In Des Moines, Iowa, the city expropriated abandoned or under-used lands, cleared debris and empty buildings, and installed topsoil and sod – creating so-called greenfield sites in brownfield locations. The result has been new investment and revitalization. Montreal passed a law two years ago with a blanket prohibition of surface parking lots. In Lisbon, landowners in an older section of the city showed no interest in investing – waiting until some magic day in the future when everything would be rosy. They resisted the city’s efforts to encourage development, and the city expropriated their lands, built what they had been trying to encourage, and, in many cases, re-sold the improved lands to the original landowners – who are now making handsome returns on the entire affair.

In Winnipeg we have a problem similar to that in Lisbon. Landowners are able to operate surface parking lots at a reasonable level of profit, and pay taxes based on low use of their lands. The framework is ideal for sitting still until some far-off day when real profits can be made. And the inertia is killing us; the true civic cost of having to build more serviced streets while the streets downtown remain underused, and the true civic cost of choking a vital and robust downtown are not borne by those who sit on their vacant lands. Those costs are borne by the rest of us – as we literally subsidize the long-term interests of the wait-and-see landowners.
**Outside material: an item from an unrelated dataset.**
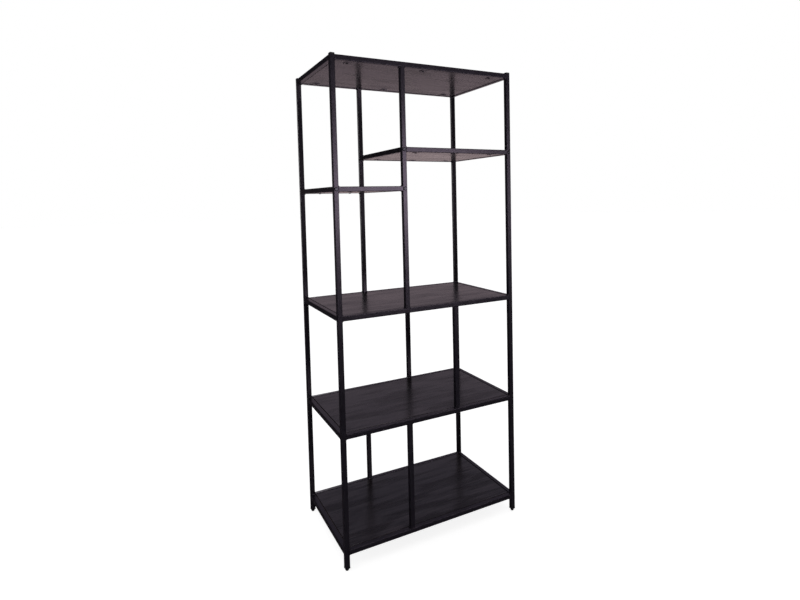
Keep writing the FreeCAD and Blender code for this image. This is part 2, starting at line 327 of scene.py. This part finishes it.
def bright_zinc():
    """Bright zinc plate of the levelling studs and threaded plugs."""
    material, tree, shader = new_material("bright_zinc_steel")
    space = object_space(tree)
    cloud = noise(tree, space, 300.0, detail=5.0)
    tree.links.new(ramp(tree, cloud, [(0.3, (0.42, 0.44, 0.46)), (0.7, (0.62, 0.63, 0.62))]),
                   shader.inputs["Base Color"])
    tree.links.new(spread(tree, cloud, 0.24, 0.40), shader.inputs["Roughness"])
    tree.links.new(bump(tree, noise(tree, space, 2000.0), 0.00002), shader.inputs["Normal"])
    shader.inputs["Metallic"].default_value = 1.0
    return material


def paint(piece, material):
    """Give a piece or CAD node one material."""
    piece.data.materials.clear()
    piece.data.materials.append(material)


# Pieces

def new_piece(name, mesh_builder, material, body, replaced):
    """Finish a bmesh as a piece that rides on a body and stands for CAD nodes."""
    mesh = bpy.data.meshes.new(name)
    mesh_builder.to_mesh(mesh)
    mesh_builder.free()
    piece = bpy.data.objects.new(name, mesh)
    bpy.context.scene.collection.objects.link(piece)
    paint(piece, material)
    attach(piece, body)
    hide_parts(*replaced)
    return piece


def loose_parts(mesh):
    """Vertex places of each separate solid in a mesh."""
    builder = bmesh.new()
    builder.from_mesh(mesh)
    bmesh.ops.remove_doubles(builder, verts=builder.verts, dist=0.00001)
    seen = set()
    parts = []
    for start in builder.verts:
        if start.index in seen:
            continue
        seen.add(start.index)
        stack = [start]
        places = []
        while stack:
            vertex = stack.pop()
            places.append(vertex.co.copy())
            for edge in vertex.link_edges:
                other = edge.other_vert(vertex)
                if other.index not in seen:
                    seen.add(other.index)
                    stack.append(other)
        parts.append(places)
    builder.free()
    return parts


def weld_frame(places):
    """A bead's corner line and its directions, from the places of the CAD bead's vertices."""
    low = Vector([min(place[axis] for place in places) for axis in range(3)])
    high = Vector([max(place[axis] for place in places) for axis in range(3)])
    size = high - low
    along = max(range(3), key=lambda axis: size[axis])
    first, second = [axis for axis in range(3) if axis != along]

    def reach(first_end, second_end):
        """Distance from a corner of the bead's outline to its nearest vertex."""
        return min(
            math.hypot(place[first] - first_end[first], place[second] - second_end[second])
            for place in places
        )

    ends = ((low, high), (high, low))
    missing = max(
        ((a, b) for a in ends for b in ends),
        key=lambda pair: reach(pair[0][0], pair[1][0]),
    )
    corner = low.copy()
    corner[first] = missing[0][1][first]
    corner[second] = missing[1][1][second]
    to_first = Vector((0, 0, 0))
    to_first[first] = missing[0][0][first] - corner[first]
    to_second = Vector((0, 0, 0))
    to_second[second] = missing[1][0][second] - corner[second]
    run = Vector((0, 0, 0))
    run[along] = size[along]
    return corner, run, to_first, to_second


def add_bead(builder, places, rng):
    """Rippled fillet bead: overlapping crescents along its run, and rounded ends."""
    corner, run, to_first, to_second = weld_frame(places)
    if rng.random() < 0.5:
        corner, run = corner + run, -run
    sink = (to_first + to_second) * -BEAD_SINK
    ripples = BEAD_RIPPLES + rng.uniform(-BEAD_RIPPLE_SPREAD, BEAD_RIPPLE_SPREAD)
    phase = rng.random()
    swell = rng.uniform(BEAD_SWELL, 1.0)
    rings = []
    for station in range(BEAD_STATIONS + 1):
        share = station / BEAD_STATIONS
        off_middle = abs(2 * share - 1)
        taper = math.sqrt(1 - (BEAD_END_REACH * off_middle) ** BEAD_END_POWER)
        centre = corner + run * share + sink
        ring = [builder.verts.new(centre)]
        for step in range(BEAD_ARC + 1):
            angle = math.pi / 2 * step / BEAD_ARC
            bow = math.sin(2 * angle)
            wave = (share * ripples + phase - BEAD_RIPPLE_LAG * bow) % 1.0
            crest = BEAD_RIPPLE_HEIGHT * (1 - wave) * bow
            chord = 1 / (math.cos(angle) + math.sin(angle))
            reach = swell * taper * (chord * (1 + BEAD_BULGE * bow) + crest)
            outward = to_first * (math.cos(angle) * reach) + to_second * (math.sin(angle) * reach)
            ring.append(builder.verts.new(centre + outward))
        rings.append(ring)
    for near_ring, far_ring in zip(rings, rings[1:]):
        for index in range(len(near_ring)):
            after = (index + 1) % len(near_ring)
            builder.faces.new((near_ring[index], near_ring[after], far_ring[after], far_ring[index]))
    builder.faces.new(reversed(rings[0]))
    builder.faces.new(rings[-1])


def weld_piece(node_name, material):
    """Every bead of one face of the frame."""
    rng = random.Random(node_name)
    builder = bmesh.new()
    for places in loose_parts(NODES[node_name].data):
        add_bead(builder, places, rng)
    bmesh.ops.recalc_face_normals(builder, faces=builder.faces)
    for face in builder.faces:
        face.smooth = len(face.verts) == 4
    return new_piece(
        f"{node_name}_rippled", builder, material, "bookcase", [node_name])


def turned_grid(builder, centre, rows, columns, radius_at):
    """Closed turned body: rows of heights, and a radius for each height and angle."""
    rings = []
    for height in rows:
        ring = []
        for column in range(columns):
            angle = 2 * math.pi * column / columns
            radius = radius_at(height, angle)
            ring.append(builder.verts.new(
                centre + Vector((radius * math.cos(angle), radius * math.sin(angle), height))))
        rings.append(ring)
    for low_ring, high_ring in zip(rings, rings[1:]):
        for column in range(columns):
            after = (column + 1) % columns
            builder.faces.new((low_ring[column], low_ring[after], high_ring[after], high_ring[column]))
    builder.faces.new(reversed(rings[0]))
    builder.faces.new(rings[-1])


def stud_piece(foot, material):
    """Levelling stud with a helical M6 thread."""
    node_name = f"foot_stud_{foot}"
    low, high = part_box(node_name)
    centre = Vector(((low[0] + high[0]) / 2, (low[1] + high[1]) / 2, 0.0))
    bottom, top = low[2], high[2]
    count = round((top - bottom) / (THREAD_PITCH / THREAD_ROWS))
    rows = [bottom + (top - bottom) * index / count for index in range(count + 1)]

    def radius_at(height, angle):
        """Crest and root of the thread, run out at both ends."""
        turn = (height / THREAD_PITCH - angle / (2 * math.pi)) % 1.0
        rise = max(0.0, min(1.0, THREAD_FLANK_TOP - THREAD_FLANK_SLOPE * abs(turn - 0.5)))
        radius = THREAD_ROOT_R + (THREAD_CREST_R - THREAD_ROOT_R) * rise
        from_end = min(height - bottom, top - height)
        return min(radius, THREAD_ROOT_R - THREAD_END_CHAMFER + from_end)

    builder = bmesh.new()
    turned_grid(builder, centre, rows, THREAD_COLUMNS, radius_at)
    bmesh.ops.recalc_face_normals(builder, faces=builder.faces)
    for face in builder.faces:
        face.smooth = len(face.verts) == 4
    return new_piece(
        f"foot_stud_{foot}_threaded", builder, material, f"foot_{foot}", [node_name])


# Light, floor and camera

def look_along(piece, direction, roll=0.0):
    """Turn a camera or light to face a direction, with +Z up and then a roll about its view."""
    forward = Vector(direction).normalized()
    right = forward.cross(Vector((0, 0, 1))).normalized()
    up = right.cross(forward)
    turned_right = math.cos(roll) * right + math.sin(roll) * up
    turned_up = -math.sin(roll) * right + math.cos(roll) * up
    rotation = Matrix((turned_right, turned_up, -forward)).transposed()
    piece.rotation_euler = rotation.to_euler()


def area_light(name, place, target, size, power, colour=(1, 1, 1)):
    """Soft box aimed at a target."""
    data = bpy.data.lights.new(name, "AREA")
    data.shape = "RECTANGLE"
    data.size, data.size_y = size
    data.energy = power
    data.color = colour
    light = bpy.data.objects.new(name, data)
    bpy.context.scene.collection.objects.link(light)
    light.location = place
    look_along(light, Vector(target) - Vector(place))
    return light


def camera():
    """Camera at the chosen viewing angle."""
    data = bpy.data.cameras.new("camera")
    data.sensor_width = 36.0
    data.lens = CAMERA_LENS
    data.shift_x, data.shift_y = CAMERA_SHIFT
    data.clip_end = CAMERA_REACH
    piece = bpy.data.objects.new("camera", data)
    bpy.context.scene.collection.objects.link(piece)
    piece.location = CAMERA_PLACE
    level = math.cos(CAMERA_PITCH)
    direction = (math.sin(CAMERA_YAW) * level, math.cos(CAMERA_YAW) * level, math.sin(CAMERA_PITCH))
    look_along(piece, direction, roll=CAMERA_ROLL)
    bpy.context.scene.camera = piece


def emitter(name, colour, strength):
    """Plain emission material for the backdrop."""
    material = bpy.data.materials.new(name)
    material.use_nodes = True
    tree = material.node_tree
    tree.nodes.clear()
    output = tree.nodes.new("ShaderNodeOutputMaterial")
    glow = tree.nodes.new("ShaderNodeEmission")
    glow.inputs["Color"].default_value = (*colour, 1.0)
    glow.inputs["Strength"].default_value = strength
    tree.links.new(glow.outputs["Emission"], output.inputs["Surface"])
    return material


def backdrop():
    """White surround, seen by the camera only, so that it doesn't fill the gloss of the black frame."""
    builder = bmesh.new()
    bmesh.ops.create_uvsphere(builder, u_segments=48, v_segments=24, radius=BACKDROP_R)
    mesh = bpy.data.meshes.new("backdrop")
    builder.to_mesh(mesh)
    builder.free()
    piece = bpy.data.objects.new("backdrop", mesh)
    bpy.context.scene.collection.objects.link(piece)
    paint(piece, emitter("backdrop_white", (1, 1, 1), 1.0))
    piece.visible_diffuse = False
    piece.visible_glossy = False
    piece.visible_shadow = False


def floor():
    """Plain pale floor that takes the soft shadows."""
    builder = bmesh.new()
    bmesh.ops.create_circle(builder, cap_ends=True, segments=64, radius=FLOOR_R)
    mesh = bpy.data.meshes.new("floor")
    builder.to_mesh(mesh)
    builder.free()
    piece = bpy.data.objects.new("floor", mesh)
    bpy.context.scene.collection.objects.link(piece)
    material, _, shader = new_material("floor_white")
    shader.inputs["Base Color"].default_value = (FLOOR_GREY, FLOOR_GREY, FLOOR_GREY, 1.0)
    shader.inputs["Roughness"].default_value = FLOOR_ROUGHNESS
    shader.inputs["Emission Color"].default_value = (1, 1, 1, 1)
    shader.inputs["Emission Strength"].default_value = FLOOR_GLOW
    paint(piece, material)
    piece.location = (0, 0, -FLOOR_DROP)
    piece.visible_glossy = False


def world():
    """Dim studio surround: a band behind and to the right that the boards mirror, nearly dark elsewhere."""
    surround = bpy.data.worlds.new("studio")
    bpy.context.scene.world = surround
    surround.use_nodes = True
    tree = surround.node_tree
    tree.nodes.clear()
    output = tree.nodes.new("ShaderNodeOutputWorld")
    background = tree.nodes.new("ShaderNodeBackground")
    source = tree.nodes.new("ShaderNodeTexCoord")
    parts = tree.nodes.new("ShaderNodeSeparateXYZ")
    tree.links.new(source.outputs["Generated"], parts.inputs["Vector"])
    by_height = ramp(tree, spread_from(tree, parts.outputs["Z"], -1.0, 1.0), BAND_COLOURS)
    level = tree.nodes.new("ShaderNodeVectorMath")
    level.operation = "MULTIPLY"
    level.inputs[1].default_value = (1.0, 1.0, 0.0)
    heading = tree.nodes.new("ShaderNodeVectorMath")
    heading.operation = "NORMALIZE"
    towards = tree.nodes.new("ShaderNodeVectorMath")
    towards.operation = "DOT_PRODUCT"
    towards.inputs[1].default_value = (math.sin(BAND_AZIMUTH), math.cos(BAND_AZIMUTH), 0.0)
    tree.links.new(source.outputs["Generated"], level.inputs[0])
    tree.links.new(level.outputs["Vector"], heading.inputs[0])
    tree.links.new(heading.outputs["Vector"], towards.inputs[0])
    across = tree.nodes.new("ShaderNodeMapRange")
    across.interpolation_type = "SMOOTHSTEP"
    across.inputs["From Min"].default_value = BAND_EDGE
    across.inputs["From Max"].default_value = BAND_FULL
    across.inputs["To Min"].default_value = BAND_FLOOR
    across.inputs["To Max"].default_value = 1.0
    tree.links.new(towards.outputs["Value"], across.inputs["Value"])
    tree.links.new(by_height, background.inputs["Color"])
    tree.links.new(across.outputs["Result"], background.inputs["Strength"])
    tree.links.new(background.outputs["Background"], output.inputs["Surface"])


def light_only(light, pieces):
    """Keep a light to some pieces."""
    lit = bpy.data.collections.new(light.name + "_lit")
    for piece in pieces:
        lit.objects.link(piece)
    light.light_linking.receiver_collection = lit


def lights():
    """A soft box in front at chest height, dim boxes for the other sides and a broad overhead fill."""
    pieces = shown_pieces()
    rear_posts = [piece for piece in pieces if piece.name.startswith(REAR_POSTS)]
    others = [piece for piece in pieces if piece not in rear_posts]
    for name, power, lit in (("front_box", FRONT_POWER, others),
                             ("front_box_far", FRONT_POWER * REAR_SHARE, rear_posts)):
        box = area_light(name, FRONT_PLACE, FRONT_TARGET, FRONT_SIZE, power, FRONT_COLOUR)
        light_only(box, lit)
    area_light("right_box", RIGHT_PLACE, OTHER_TARGET, SIDE_SIZE, RIGHT_POWER)
    area_light("left_box", LEFT_PLACE, OTHER_TARGET, SIDE_SIZE, LEFT_POWER)
    back = area_light("back_box", BACK_PLACE, OTHER_TARGET, BACK_SIZE, BACK_POWER)
    light_only(back, [piece for piece in pieces if "rear" in piece.name])
    data = bpy.data.lights.new("overhead", "SUN")
    data.energy = OVERHEAD_POWER
    data.angle = OVERHEAD_SPREAD
    sun = bpy.data.objects.new("overhead", data)
    bpy.context.scene.collection.objects.link(sun)
    look_along(sun, OVERHEAD_DIRECTION)


def finish_nodes():
    """Materials for every CAD node that is shown."""
    by_slot = {
        "powder_coated_steel": powder_coat(),
        "black_plastic": moulded_plastic(),
        "black_fastener_steel": black_zinc(),
        "zinc_plated_steel": bright_zinc(),
    }
    boards = 0
    for entry in frame["record"]["subparts"]:
        slot = entry["material_slot"]
        if slot == "wood_grain_board":
            boards += 1
            paint(NODES[entry["node"]], wood_laminate(boards))
        else:
            paint(NODES[entry["node"]], by_slot[slot])
    return by_slot


MATERIALS = finish_nodes()
for face in ("front", "rear", "left", "right"):
    weld_piece(f"welds_{face}", MATERIALS["powder_coated_steel"])
for foot in ("front_left", "front_right", "rear_left", "rear_right"):
    stud_piece(foot, MATERIALS["zinc_plated_steel"])
camera()
world()
lights()
backdrop()
floor()
scene = bpy.context.scene
scene.view_settings.view_transform = "Standard"
scene.view_settings.look = "None"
In response to this problem, there is a growing movement to re-consider the way urban land and property are taxed.

The traditional means of establishing tax rates is to determine the value and earning potential of commercial property, and to tax the land and buildings based on those earnings. Under this system, land with a building on it attracts high taxes, while an empty parcel attracts low taxes. This is an ideal framework for wait-and-see owners of vacant land, who can sit back while those who develop and own buildings pay the nearly full share of downtown subsistence.
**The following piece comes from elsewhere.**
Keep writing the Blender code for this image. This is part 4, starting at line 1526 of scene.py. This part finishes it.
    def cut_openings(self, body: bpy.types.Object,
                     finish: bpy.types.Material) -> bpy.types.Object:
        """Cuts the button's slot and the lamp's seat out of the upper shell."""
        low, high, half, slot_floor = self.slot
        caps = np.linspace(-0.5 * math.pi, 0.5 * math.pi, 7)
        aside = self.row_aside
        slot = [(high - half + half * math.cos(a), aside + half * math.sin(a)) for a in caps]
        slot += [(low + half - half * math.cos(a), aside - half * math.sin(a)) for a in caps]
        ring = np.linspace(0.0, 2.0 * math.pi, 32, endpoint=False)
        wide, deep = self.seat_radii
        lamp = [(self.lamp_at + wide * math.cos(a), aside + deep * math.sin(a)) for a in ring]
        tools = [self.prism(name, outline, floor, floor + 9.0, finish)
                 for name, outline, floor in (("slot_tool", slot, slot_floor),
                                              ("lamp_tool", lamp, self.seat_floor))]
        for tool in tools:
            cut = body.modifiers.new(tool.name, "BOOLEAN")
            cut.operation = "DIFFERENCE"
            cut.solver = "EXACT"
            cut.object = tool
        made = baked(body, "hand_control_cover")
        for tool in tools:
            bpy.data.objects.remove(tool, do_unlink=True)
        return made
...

The concept of taxing the land, rather than the buildings on the land, is gaining support as a tool to counter all of the ill effects of wait-and-see vacant-land ownership. In a land-tax system, building owners must still pay significant taxes. The difference is that vacant-land owners must pay taxes based on the real value of their lands, and they quickly find that “sitting” on vacant land is not such an attractive proposition. They are forced to sell their lands to those who are prepared to build and truly use their lands, or they are forced to build and become real participants in the economic life of downtown. With a successful cycle of re-birth, land values rise, and gross tax revenues rise, and people do not avoid the formerly empty places, and commercial enterprises can thrive. It is a pretty attractive picture, and one which makes a lot of sense for Winnipeg.

Steve Cohlmeyer is a Winnipeg architect.